Use a blend: 200g brown rice flour, 100g tapioca starch, 100g potato starch. Add 2 tsp xanthan gum. This matters. Mix with 400g warm water, 2 tbsp olive oil, 1 tsp salt, 1 tbsp sugar, and 7g yeast.

This dough needs babying. Press it directly onto parchment. Slide the whole thing onto your oven floor. The parchment burns off in 30 seconds. By then, the bottom crust has set.

My celiac neighbor cried eating this. First decent pizza in five years, she said.

Recipe #5: The Late-Night Folded Calzone

Sometimes you want drunk food. This is that.
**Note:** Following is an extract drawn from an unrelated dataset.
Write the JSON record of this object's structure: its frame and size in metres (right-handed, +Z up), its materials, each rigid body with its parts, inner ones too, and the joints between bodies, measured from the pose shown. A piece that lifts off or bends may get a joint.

Same Neapolitan dough, but stretched thicker. 8 inches max. Load half with ricotta mixed with egg, mozzarella, and whatever leftover meat’s in your fridge. Fold. Crimp like your life depends on it.

Here’s why calzones work better in cob ovens: the radiant heat cooks from all angles. No soggy bottom. No raw dough pocket. Just crispy outside, molten inside perfection.

Cut a steam vent after 2 minutes. Rotate once. Total cook time: 5 minutes. Serve with warmed marinara for dunking.

This is the recipe that convinced my teenage son’s friends that our ‘dirt oven’ was actually cool.

350°C isn’t just a number. It’s proof that your cob oven belongs in the same conversation as any commercial unit. Maybe better.

Those five recipes? They’re not special because they’re ‘adapted for earthen ovens.’ They work because earthen ovens are special. Period.

Your next move is simple. Fire up your oven this weekend. Point an infrared thermometer at that floor. If you’re hitting 300°C or above, you’re already there. If not, start planning your beer bottle upgrade.

Join the thousands of us who’ve discovered what the Slow Food movement and permaculture builders already know: the best pizza doesn’t come from the most expensive oven. It comes from the oven you build with your hands, fire with intention, and share with community.

That fancy pizzeria downtown? Their oven cost $30,000. Mine cost $300 and some sweat.

Guess which one makes people smile wider.